Elle sait qu’il est dans les gradins, interdit de l’encourager sur le stade. La fédération n’appréciant guère ses méthodes jugées peu ordinaires ni son franc-parler, elle ne lui accorde pas l’autorisation de se rendre au Mexique. Qu’importe. Il paie son propre billet d’avion. Sur place, faute d’accréditation, il va tromper le service de sécurité en falsifiant sa carte de pêche et parvient à entrer dans le stade.
Au moment de la remise des médailles, bien des sentiments se mêlent dans la tête de Colette Besson, qui fond en larmes. Il y a la passion du sport, mais aussi un goût amer. Avec son entraîneur, ils ont eu « beaucoup de bâtons dans les roues pour arriver à Mexico », racontera-t-elle. La championne peut savourer sa revanche : elle sera la seule médaille d’or en athlétisme.
La « petite fiancée de la France »
Son retour en France est triomphal, avec une foule en délire qui l’attend en gare de Bordeaux puis dans sa ville natale, à Saint-Georges-de-Didonne, en Charente-Maritime. Colette Besson est devenue pour toujours la « petite fiancée de la France », selon l’expression d’Antoine Blondin. « Elle était devenue une star. Elle aimait les gens, passer du temps à les écouter. Elle était très disponible et dégageait un charisme extraordinaire », se souvient l’écrivain.
Partout où elle passe, elle laisse une trace indélébile. Les inaugurations de complexes sportifs à son nom se multiplient. Il y en a une centaine aujourd’hui. En 1969, la Charentaise se classait première ex æquo au temps avec sa compatriote Nicole Duclos aux championnats d’Europe d’Athènes dans les temps de 51 s 7, ce qui constituait un nouveau record du monde. Mais le chronométrage était alors manuel. Et le jury a déclaré Nicole Duclos victorieuse.
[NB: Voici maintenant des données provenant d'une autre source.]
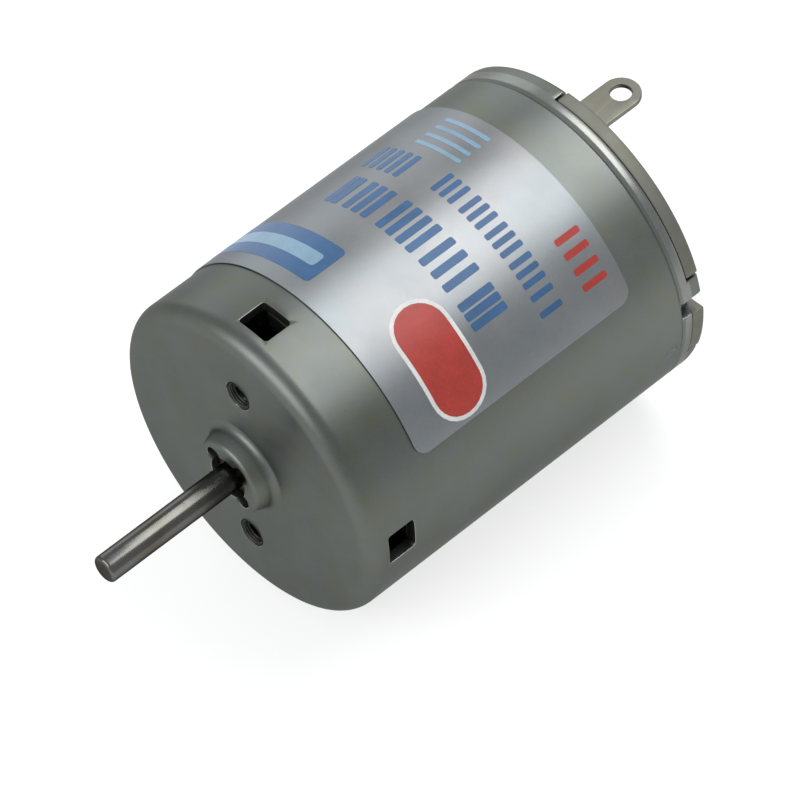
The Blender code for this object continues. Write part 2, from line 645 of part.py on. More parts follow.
def coil_shape():
    """Closed winding round one pole's neck, which stands along +Z."""
    hole = NECK_HALF_WIDTH + SEAT_GAP
    half = hole + COIL_WIDTH
    front = FRONT_INSULATOR_FRONT - SEAT_GAP
    back = REAR_INSULATOR_BACK + SEAT_GAP
    low = CORE_HUB_RADIUS + SEAT_GAP
    high = math.sqrt((CORE_RADIUS - TIP_THICKNESS - SEAT_GAP) ** 2 - half ** 2)
    shape = bmesh.new()
    loops = []
    for outline in (rounded_rectangle(half, front - COIL_END, back + COIL_END, COIL_CORNER),
                    rounded_rectangle(hole, front, back, 2 * SEAT_GAP)):
        corners = [shape.verts.new((across, along, low)) for across, along in outline]
        loops += [shape.edges.new((corners[index - 1], corners[index])) for index in range(len(corners))]
    result = bmesh.ops.bridge_loops(shape, edges=loops)
    extrude(shape, result["faces"], (0, 0, high - low))
    return shape


def make_windings():
    pieces = []
    for index, angle in enumerate(even_angles(POLE_COUNT), start=1):
        name = f"winding_{index}"
        coil = to_object(name, coil_shape(), finish(name, ENAMELLED_WIRE))
        coil.rotation_euler = (0, angle, 0)
        round_edges(coil, COIL_ROUNDING)
        pieces.append(coil)
    return pieces


def make_shaft_rings():
    """Thrust washers and spacers, threaded on the shaft."""
    front = FRONT_BUSH_BACK + SEAT_GAP
    back = front + WASHER_THICKNESS
    rings = [
        ("thrust_washer_front", WASHER_RADIUS, front, back, PALE_FIBRE),
        ("thrust_washer_rear", WASHER_RADIUS, REAR_WASHER_FRONT, REAR_WASHER_BACK, PALE_FIBRE),
        ("spacer_front", SPACER_RADIUS, back + SEAT_GAP, FRONT_INSULATOR_FRONT - SEAT_GAP, NYLON),
        ("spacer_rear", SPACER_RADIUS, REAR_SPACER_FRONT, REAR_SPACER_BACK, NYLON),
    ]
    return [turned(name, ring_profile(BORE, radius, low, high), finish(name, look))
            for name, radius, low, high, look in rings]


def commutator_segment(name, angle):
    """Curved copper bar with a solder tab standing out at its front end."""
    half = math.pi / POLE_COUNT - 0.5 * SEGMENT_SLIT
    bar = arc_blocks(name, [(-half, half)], SEGMENT_BORE, COMMUTATOR_RADIUS, SEGMENT_FRONT, SEGMENT_BACK,
                     finish(name, COPPER))
    low = COMMUTATOR_RADIUS - 0.5 * SEGMENT_THICKNESS
    size = (TAB_WIDTH, TAB_THICKNESS, COMMUTATOR_RADIUS + TAB_REACH - low)
    middle = (0, SEGMENT_FRONT + 0.5 * TAB_THICKNESS, low + 0.5 * size[2])
    tab = blocks(name + "_tab", size, middle, [0.0])
    combine(bar, tab, "UNION")
    tab.rotation_euler = (0, angle, 0)
    bar.rotation_euler = (0, angle, 0)
    return [bar, tab]


def make_commutator():
    pieces = [turned("commutator_hub", ring_profile(BORE, HUB_RADIUS, HUB_FRONT, HUB_BACK),
                     finish("commutator_hub", PHENOLIC))]
    first = math.pi / POLE_COUNT
    for index, angle in enumerate(even_angles(POLE_COUNT, first), start=1):
        pieces += commutator_segment(f"commutator_segment_{index}", angle)
    ring_front = SEGMENT_BACK + SEAT_GAP
    pieces.append(turned("commutator_ring",
                         ring_profile(SEGMENT_BORE, SEGMENT_BORE + RING_THICKNESS, ring_front,
                                      ring_front + RING_LENGTH),
                         finish("commutator_ring", PHENOLIC)))
    varistor_back = SEGMENT_FRONT - SEAT_GAP
    pieces.append(turned("varistor_ring",
                         ring_profile(SEGMENT_BORE, VARISTOR_RADIUS, varistor_back - VARISTOR_LENGTH,
                                      varistor_back),
                         finish("varistor_ring", OXIDE)))
    return pieces


def make_rotor():
    """Everything that turns, under an empty on the motor's axis."""
    axis = bpy.data.objects.new("rotor_axis", None)
    bpy.context.scene.collection.objects.link(axis)
    pieces = [make_shaft()] + make_core() + make_windings() + make_shaft_rings() + make_commutator()
    for piece in pieces:
        piece.parent = axis


def main():
    clear_scene()
    make_can()
    make_label()
    make_bushes()
    make_magnets()
    make_magnet_clips()
    make_end_cap()
    make_brush_holder()
    make_terminals()
    make_brush_gear()
    make_rotor()


main()
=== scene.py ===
# %% [markdown]
# # A small can motor, piece by piece
#
# The object is a brushed electric motor, 24 mm across. A drawn steel can carries a foil label, a
# steel end cap sits in the can's rolled rim, two solder tabs stand out of it, and a thin shaft turns
# in two bronze bushes. Inside are magnets, a wound core, a commutator and brushes.
#
# This notebook loads the measured model first. It then models the pieces that show again, in finer
# detail and in the same places, and gives every piece a finish made of nodes.

# %% Load the measured model
import math
import bpy
from mathutils import Matrix, Vector


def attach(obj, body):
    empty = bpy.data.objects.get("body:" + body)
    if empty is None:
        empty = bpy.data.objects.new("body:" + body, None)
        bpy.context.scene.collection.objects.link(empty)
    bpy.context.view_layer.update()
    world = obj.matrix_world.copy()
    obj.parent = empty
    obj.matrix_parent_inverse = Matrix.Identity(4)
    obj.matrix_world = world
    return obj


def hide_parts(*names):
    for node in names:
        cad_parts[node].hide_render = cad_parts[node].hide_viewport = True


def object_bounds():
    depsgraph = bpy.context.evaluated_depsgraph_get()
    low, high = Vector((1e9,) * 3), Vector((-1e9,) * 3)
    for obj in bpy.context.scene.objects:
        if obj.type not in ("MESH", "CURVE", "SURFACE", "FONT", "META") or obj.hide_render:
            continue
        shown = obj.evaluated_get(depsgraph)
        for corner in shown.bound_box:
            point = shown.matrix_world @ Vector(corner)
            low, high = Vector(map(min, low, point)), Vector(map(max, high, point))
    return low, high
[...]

Si elle met fin à sa carrière d’athlète en 1977, elle reste néanmoins fidèle au terrain. Entraîneuse nationale au Togo, elle rencontre son futur mari avec qui elle aura deux filles. Celle qui dit éprouver le besoin de courir « comme de manger, de respirer et de dormir », continue d’enseigner et de promouvoir le sport, et fait de la lutte contre le dopage une priorité.
En 2002, la ministre des Sports Marie-George Buffet la nomme présidente du Laboratoire national de dépistage du dopage. Colette Besson avait révélé le mal qui la rongeait en juillet 2003, peu avant les championnats du monde d’athlétisme de Paris.
Le cancer du poumon l’emporte à l’âge de 59 ans, le 9 août 2005. Il faudra attendre vingt-quatre ans pour voir une compatriote lui succéder. À Barcelone, en 1992, elle assiste à la victoire de Marie-José Pérec sur la distance. « J’étais folle de joie », dira la légende Colette Besson à la personnalité hors du commun.